Objective: Give the data a second time, exactly and in full.

Data segment:

▼▼▼

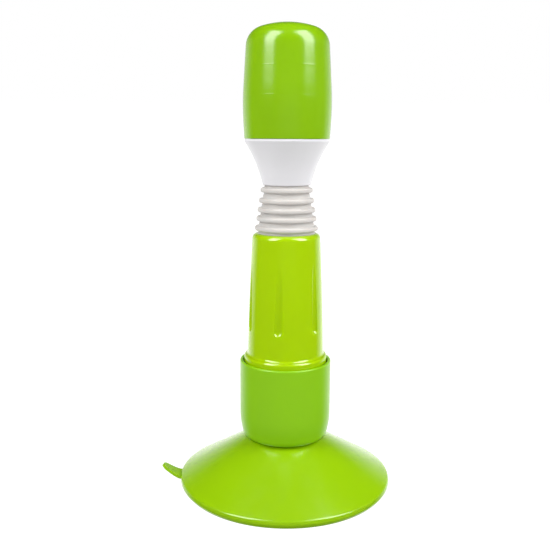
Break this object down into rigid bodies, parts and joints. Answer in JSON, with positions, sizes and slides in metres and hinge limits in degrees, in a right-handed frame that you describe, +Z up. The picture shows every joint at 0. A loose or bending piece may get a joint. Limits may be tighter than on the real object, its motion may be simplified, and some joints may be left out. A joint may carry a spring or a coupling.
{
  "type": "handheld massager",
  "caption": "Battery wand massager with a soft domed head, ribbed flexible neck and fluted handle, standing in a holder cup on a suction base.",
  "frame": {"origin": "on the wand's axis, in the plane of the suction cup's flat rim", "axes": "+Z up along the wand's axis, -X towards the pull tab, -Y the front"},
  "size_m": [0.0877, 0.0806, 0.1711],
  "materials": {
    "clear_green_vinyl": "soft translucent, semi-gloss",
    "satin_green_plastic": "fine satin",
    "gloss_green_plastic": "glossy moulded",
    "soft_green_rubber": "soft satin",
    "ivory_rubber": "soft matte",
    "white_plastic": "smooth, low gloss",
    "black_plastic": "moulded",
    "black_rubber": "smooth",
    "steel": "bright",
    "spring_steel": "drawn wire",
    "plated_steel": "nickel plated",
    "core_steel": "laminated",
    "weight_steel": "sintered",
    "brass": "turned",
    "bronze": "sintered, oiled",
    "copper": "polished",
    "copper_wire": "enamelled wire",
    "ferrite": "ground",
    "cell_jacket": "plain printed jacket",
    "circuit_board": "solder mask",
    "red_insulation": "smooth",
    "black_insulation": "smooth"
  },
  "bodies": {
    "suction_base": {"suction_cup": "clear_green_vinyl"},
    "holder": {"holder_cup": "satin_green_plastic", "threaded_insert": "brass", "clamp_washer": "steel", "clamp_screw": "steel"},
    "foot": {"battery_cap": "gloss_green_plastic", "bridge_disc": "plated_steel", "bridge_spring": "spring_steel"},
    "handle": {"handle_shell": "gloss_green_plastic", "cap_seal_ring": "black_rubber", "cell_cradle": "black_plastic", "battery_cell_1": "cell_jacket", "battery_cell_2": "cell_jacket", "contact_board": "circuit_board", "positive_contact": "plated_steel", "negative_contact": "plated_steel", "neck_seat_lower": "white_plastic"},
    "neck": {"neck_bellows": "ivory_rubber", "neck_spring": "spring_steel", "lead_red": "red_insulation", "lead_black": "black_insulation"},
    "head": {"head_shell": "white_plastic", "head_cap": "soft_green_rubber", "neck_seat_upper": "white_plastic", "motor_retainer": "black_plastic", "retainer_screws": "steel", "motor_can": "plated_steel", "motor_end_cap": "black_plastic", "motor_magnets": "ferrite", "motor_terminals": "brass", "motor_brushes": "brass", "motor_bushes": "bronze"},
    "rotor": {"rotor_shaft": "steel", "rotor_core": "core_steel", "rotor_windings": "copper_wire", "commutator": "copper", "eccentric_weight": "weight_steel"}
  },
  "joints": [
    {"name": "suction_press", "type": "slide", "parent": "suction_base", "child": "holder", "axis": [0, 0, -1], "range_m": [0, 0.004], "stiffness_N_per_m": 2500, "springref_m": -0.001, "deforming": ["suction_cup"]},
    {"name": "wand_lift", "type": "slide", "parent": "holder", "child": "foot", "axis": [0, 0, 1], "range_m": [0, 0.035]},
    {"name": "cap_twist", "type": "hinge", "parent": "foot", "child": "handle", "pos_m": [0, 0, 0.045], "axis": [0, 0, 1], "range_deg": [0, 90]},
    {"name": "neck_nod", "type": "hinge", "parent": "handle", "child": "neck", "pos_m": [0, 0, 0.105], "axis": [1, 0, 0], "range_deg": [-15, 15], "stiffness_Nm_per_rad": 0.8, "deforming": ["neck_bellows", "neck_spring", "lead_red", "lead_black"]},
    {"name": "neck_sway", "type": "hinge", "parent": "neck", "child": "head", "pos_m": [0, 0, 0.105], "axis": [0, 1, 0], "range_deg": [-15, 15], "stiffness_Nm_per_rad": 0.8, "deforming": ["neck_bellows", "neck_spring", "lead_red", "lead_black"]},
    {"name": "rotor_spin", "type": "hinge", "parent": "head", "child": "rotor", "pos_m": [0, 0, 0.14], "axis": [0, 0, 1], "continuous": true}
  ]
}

▲▲▲

Completed task:
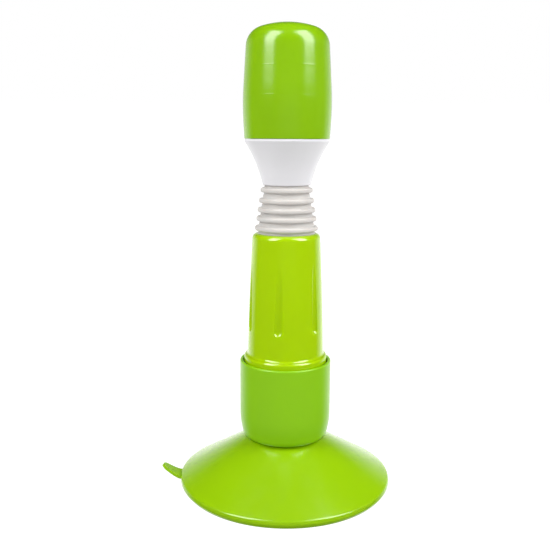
Break this object down into rigid bodies, parts and joints. Answer in JSON, with positions, sizes and slides in metres and hinge limits in degrees, in a right-handed frame that you describe, +Z up. The picture shows every joint at 0. A loose or bending piece may get a joint. Limits may be tighter than on the real object, its motion may be simplified, and some joints may be left out. A joint may carry a spring or a coupling.
{
  "type": "handheld massager",
  "caption": "Battery wand massager with a soft domed head, ribbed flexible neck and fluted handle, standing in a holder cup on a suction base.",
  "frame": {"origin": "on the wand's axis, in the plane of the suction cup's flat rim", "axes": "+Z up along the wand's axis, -X towards the pull tab, -Y the front"},
  "size_m": [0.0877, 0.0806, 0.1711],
  "materials": {
    "clear_green_vinyl": "soft translucent, semi-gloss",
    "satin_green_plastic": "fine satin",
    "gloss_green_plastic": "glossy moulded",
    "soft_green_rubber": "soft satin",
    "ivory_rubber": "soft matte",
    "white_plastic": "smooth, low gloss",
    "black_plastic": "moulded",
    "black_rubber": "smooth",
    "steel": "bright",
    "spring_steel": "drawn wire",
    "plated_steel": "nickel plated",
    "core_steel": "laminated",
    "weight_steel": "sintered",
    "brass": "turned",
    "bronze": "sintered, oiled",
    "copper": "polished",
    "copper_wire": "enamelled wire",
    "ferrite": "ground",
    "cell_jacket": "plain printed jacket",
    "circuit_board": "solder mask",
    "red_insulation": "smooth",
    "black_insulation": "smooth"
  },
  "bodies": {
    "suction_base": {"suction_cup": "clear_green_vinyl"},
    "holder": {"holder_cup": "satin_green_plastic", "threaded_insert": "brass", "clamp_washer": "steel", "clamp_screw": "steel"},
    "foot": {"battery_cap": "gloss_green_plastic", "bridge_disc": "plated_steel", "bridge_spring": "spring_steel"},
    "handle": {"handle_shell": "gloss_green_plastic", "cap_seal_ring": "black_rubber", "cell_cradle": "black_plastic", "battery_cell_1": "cell_jacket", "battery_cell_2": "cell_jacket", "contact_board": "circuit_board", "positive_contact": "plated_steel", "negative_contact": "plated_steel", "neck_seat_lower": "white_plastic"},
    "neck": {"neck_bellows": "ivory_rubber", "neck_spring": "spring_steel", "lead_red": "red_insulation", "lead_black": "black_insulation"},
    "head": {"head_shell": "white_plastic", "head_cap": "soft_green_rubber", "neck_seat_upper": "white_plastic", "motor_retainer": "black_plastic", "retainer_screws": "steel", "motor_can": "plated_steel", "motor_end_cap": "black_plastic", "motor_magnets": "ferrite", "motor_terminals": "brass", "motor_brushes": "brass", "motor_bushes": "bronze"},
    "rotor": {"rotor_shaft": "steel", "rotor_core": "core_steel", "rotor_windings": "copper_wire", "commutator": "copper", "eccentric_weight": "weight_steel"}
  },
  "joints": [
    {"name": "suction_press", "type": "slide", "parent": "suction_base", "child": "holder", "axis": [0, 0, -1], "range_m": [0, 0.004], "stiffness_N_per_m": 2500, "springref_m": -0.001, "deforming": ["suction_cup"]},
    {"name": "wand_lift", "type": "slide", "parent": "holder", "child": "foot", "axis": [0, 0, 1], "range_m": [0, 0.035]},
    {"name": "cap_twist", "type": "hinge", "parent": "foot", "child": "handle", "pos_m": [0, 0, 0.045], "axis": [0, 0, 1], "range_deg": [0, 90]},
    {"name": "neck_nod", "type": "hinge", "parent": "handle", "child": "neck", "pos_m": [0, 0, 0.105], "axis": [1, 0, 0], "range_deg": [-15, 15], "stiffness_Nm_per_rad": 0.8, "deforming": ["neck_bellows", "neck_spring", "lead_red", "lead_black"]},
    {"name": "neck_sway", "type": "hinge", "parent": "neck", "child": "head", "pos_m": [0, 0, 0.105], "axis": [0, 1, 0], "range_deg": [-15, 15], "stiffness_Nm_per_rad": 0.8, "deforming": ["neck_bellows", "neck_spring", "lead_red", "lead_black"]},
    {"name": "rotor_spin", "type": "hinge", "parent": "head", "child": "rotor", "pos_m": [0, 0, 0.14], "axis": [0, 0, 1], "continuous": true}
  ]
}